--- start Data provided ---
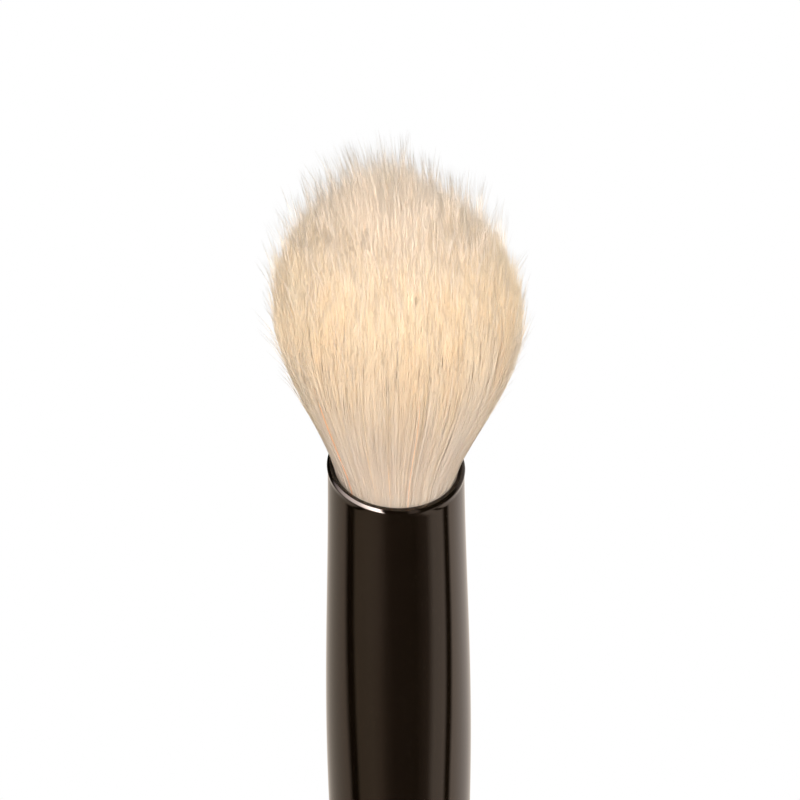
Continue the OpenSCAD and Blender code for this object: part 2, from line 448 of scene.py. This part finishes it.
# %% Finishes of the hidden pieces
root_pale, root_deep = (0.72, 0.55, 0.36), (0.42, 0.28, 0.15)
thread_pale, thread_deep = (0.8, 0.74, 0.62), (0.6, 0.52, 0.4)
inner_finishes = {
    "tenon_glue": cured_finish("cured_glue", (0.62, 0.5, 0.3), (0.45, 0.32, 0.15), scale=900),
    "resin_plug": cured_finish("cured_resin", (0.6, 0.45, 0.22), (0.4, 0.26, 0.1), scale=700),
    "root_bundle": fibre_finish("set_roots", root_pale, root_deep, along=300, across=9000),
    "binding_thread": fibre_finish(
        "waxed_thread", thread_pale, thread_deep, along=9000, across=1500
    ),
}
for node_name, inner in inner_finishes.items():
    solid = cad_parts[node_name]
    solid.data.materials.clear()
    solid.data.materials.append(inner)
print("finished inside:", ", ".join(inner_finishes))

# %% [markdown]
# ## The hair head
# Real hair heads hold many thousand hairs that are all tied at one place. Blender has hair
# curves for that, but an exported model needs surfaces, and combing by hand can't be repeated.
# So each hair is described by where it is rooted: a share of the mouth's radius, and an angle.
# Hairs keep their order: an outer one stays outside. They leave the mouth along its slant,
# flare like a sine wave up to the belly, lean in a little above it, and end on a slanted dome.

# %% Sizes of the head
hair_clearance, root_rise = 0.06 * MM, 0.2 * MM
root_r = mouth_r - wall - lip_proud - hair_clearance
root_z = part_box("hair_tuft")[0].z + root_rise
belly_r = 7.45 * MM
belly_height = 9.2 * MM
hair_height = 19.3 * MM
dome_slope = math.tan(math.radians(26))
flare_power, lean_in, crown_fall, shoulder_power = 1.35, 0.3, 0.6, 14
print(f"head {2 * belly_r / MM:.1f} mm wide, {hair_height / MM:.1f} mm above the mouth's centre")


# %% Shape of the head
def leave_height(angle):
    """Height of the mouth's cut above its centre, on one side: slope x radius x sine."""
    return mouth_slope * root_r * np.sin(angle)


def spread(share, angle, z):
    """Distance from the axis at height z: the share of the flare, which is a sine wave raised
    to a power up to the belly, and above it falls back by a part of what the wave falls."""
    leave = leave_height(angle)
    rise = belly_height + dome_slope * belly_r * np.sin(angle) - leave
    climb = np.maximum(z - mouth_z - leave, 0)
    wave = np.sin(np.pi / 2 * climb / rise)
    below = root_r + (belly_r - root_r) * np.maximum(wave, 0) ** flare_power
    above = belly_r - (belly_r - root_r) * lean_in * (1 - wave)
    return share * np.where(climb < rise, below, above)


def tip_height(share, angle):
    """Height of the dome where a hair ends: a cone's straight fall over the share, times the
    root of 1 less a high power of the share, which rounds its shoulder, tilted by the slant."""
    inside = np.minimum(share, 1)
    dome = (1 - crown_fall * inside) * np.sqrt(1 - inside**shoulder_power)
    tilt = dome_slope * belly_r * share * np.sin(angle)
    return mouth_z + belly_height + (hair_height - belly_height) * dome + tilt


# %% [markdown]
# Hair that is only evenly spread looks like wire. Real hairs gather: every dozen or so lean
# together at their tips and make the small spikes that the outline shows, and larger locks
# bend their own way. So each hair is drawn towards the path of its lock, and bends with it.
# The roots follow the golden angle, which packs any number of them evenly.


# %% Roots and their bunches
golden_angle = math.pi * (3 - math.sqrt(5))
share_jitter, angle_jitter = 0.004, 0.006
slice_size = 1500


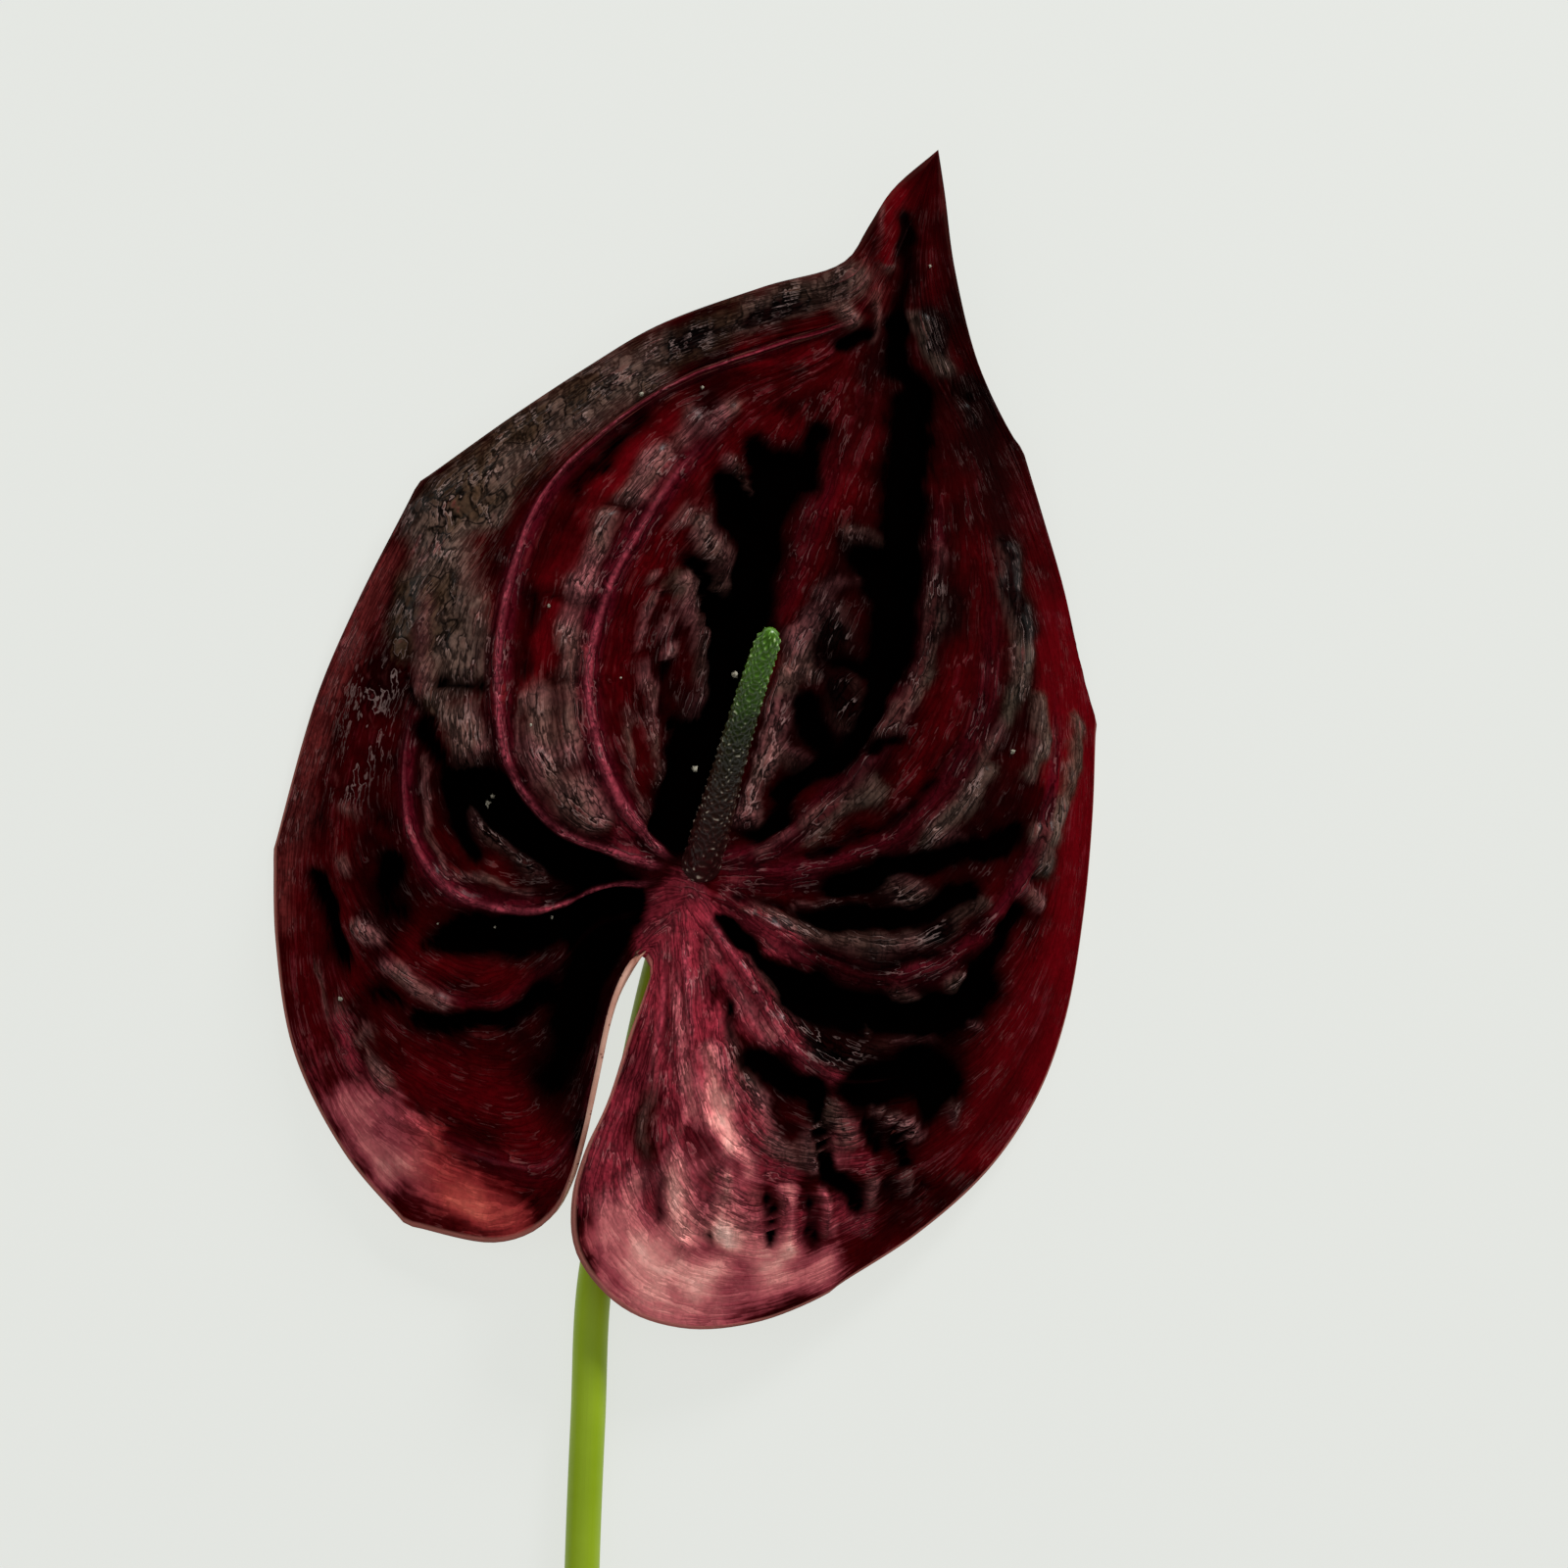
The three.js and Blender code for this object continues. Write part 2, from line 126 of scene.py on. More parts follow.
--- end Data provided ---
# Task to complete
Every entry above needs to be quoted exactly.

# Written reply
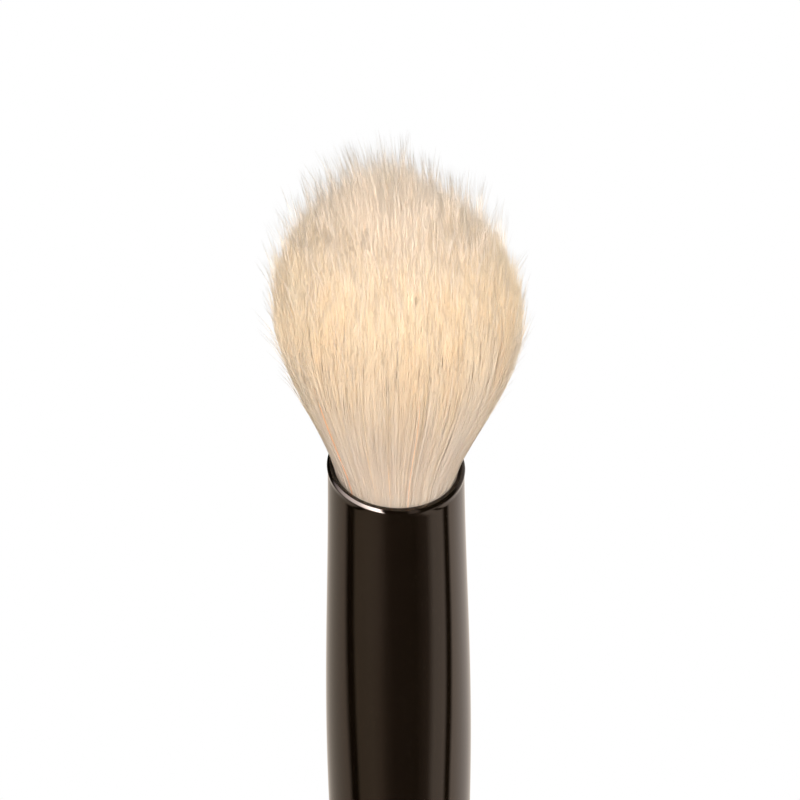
Continue the OpenSCAD and Blender code for this object: part 2, from line 448 of scene.py. This part finishes it.
# %% Finishes of the hidden pieces
root_pale, root_deep = (0.72, 0.55, 0.36), (0.42, 0.28, 0.15)
thread_pale, thread_deep = (0.8, 0.74, 0.62), (0.6, 0.52, 0.4)
inner_finishes = {
    "tenon_glue": cured_finish("cured_glue", (0.62, 0.5, 0.3), (0.45, 0.32, 0.15), scale=900),
    "resin_plug": cured_finish("cured_resin", (0.6, 0.45, 0.22), (0.4, 0.26, 0.1), scale=700),
    "root_bundle": fibre_finish("set_roots", root_pale, root_deep, along=300, across=9000),
    "binding_thread": fibre_finish(
        "waxed_thread", thread_pale, thread_deep, along=9000, across=1500
    ),
}
for node_name, inner in inner_finishes.items():
    solid = cad_parts[node_name]
    solid.data.materials.clear()
    solid.data.materials.append(inner)
print("finished inside:", ", ".join(inner_finishes))

# %% [markdown]
# ## The hair head
# Real hair heads hold many thousand hairs that are all tied at one place. Blender has hair
# curves for that, but an exported model needs surfaces, and combing by hand can't be repeated.
# So each hair is described by where it is rooted: a share of the mouth's radius, and an angle.
# Hairs keep their order: an outer one stays outside. They leave the mouth along its slant,
# flare like a sine wave up to the belly, lean in a little above it, and end on a slanted dome.

# %% Sizes of the head
hair_clearance, root_rise = 0.06 * MM, 0.2 * MM
root_r = mouth_r - wall - lip_proud - hair_clearance
root_z = part_box("hair_tuft")[0].z + root_rise
belly_r = 7.45 * MM
belly_height = 9.2 * MM
hair_height = 19.3 * MM
dome_slope = math.tan(math.radians(26))
flare_power, lean_in, crown_fall, shoulder_power = 1.35, 0.3, 0.6, 14
print(f"head {2 * belly_r / MM:.1f} mm wide, {hair_height / MM:.1f} mm above the mouth's centre")


# %% Shape of the head
def leave_height(angle):
    """Height of the mouth's cut above its centre, on one side: slope x radius x sine."""
    return mouth_slope * root_r * np.sin(angle)


def spread(share, angle, z):
    """Distance from the axis at height z: the share of the flare, which is a sine wave raised
    to a power up to the belly, and above it falls back by a part of what the wave falls."""
    leave = leave_height(angle)
    rise = belly_height + dome_slope * belly_r * np.sin(angle) - leave
    climb = np.maximum(z - mouth_z - leave, 0)
    wave = np.sin(np.pi / 2 * climb / rise)
    below = root_r + (belly_r - root_r) * np.maximum(wave, 0) ** flare_power
    above = belly_r - (belly_r - root_r) * lean_in * (1 - wave)
    return share * np.where(climb < rise, below, above)


def tip_height(share, angle):
    """Height of the dome where a hair ends: a cone's straight fall over the share, times the
    root of 1 less a high power of the share, which rounds its shoulder, tilted by the slant."""
    inside = np.minimum(share, 1)
    dome = (1 - crown_fall * inside) * np.sqrt(1 - inside**shoulder_power)
    tilt = dome_slope * belly_r * share * np.sin(angle)
    return mouth_z + belly_height + (hair_height - belly_height) * dome + tilt


# %% [markdown]
# Hair that is only evenly spread looks like wire. Real hairs gather: every dozen or so lean
# together at their tips and make the small spikes that the outline shows, and larger locks
# bend their own way. So each hair is drawn towards the path of its lock, and bends with it.
# The roots follow the golden angle, which packs any number of them evenly.


# %% Roots and their bunches
golden_angle = math.pi * (3 - math.sqrt(5))
share_jitter, angle_jitter = 0.004, 0.006
slice_size = 1500


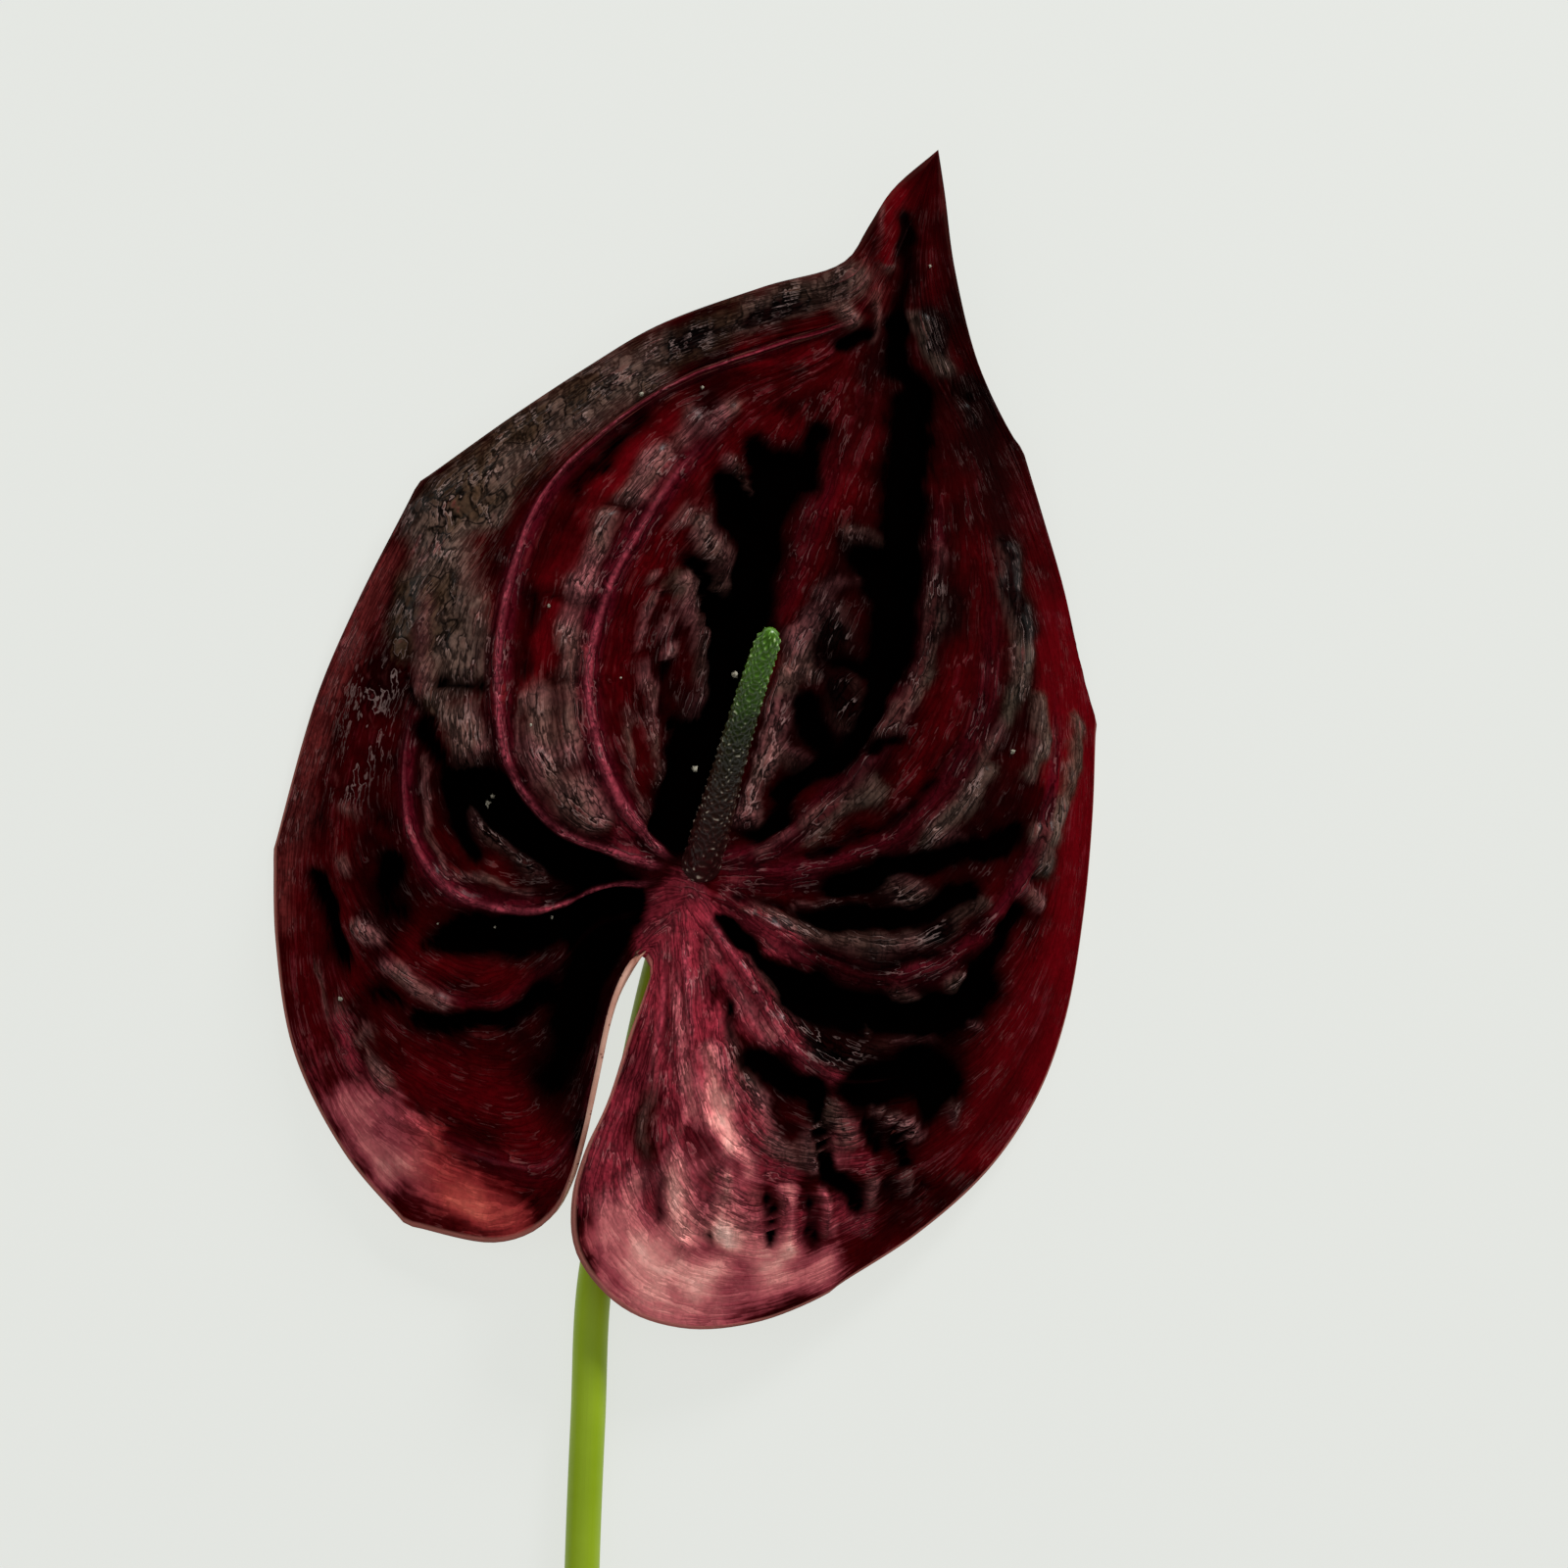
The three.js and Blender code for this object continues. Write part 2, from line 126 of scene.py on. More parts follow.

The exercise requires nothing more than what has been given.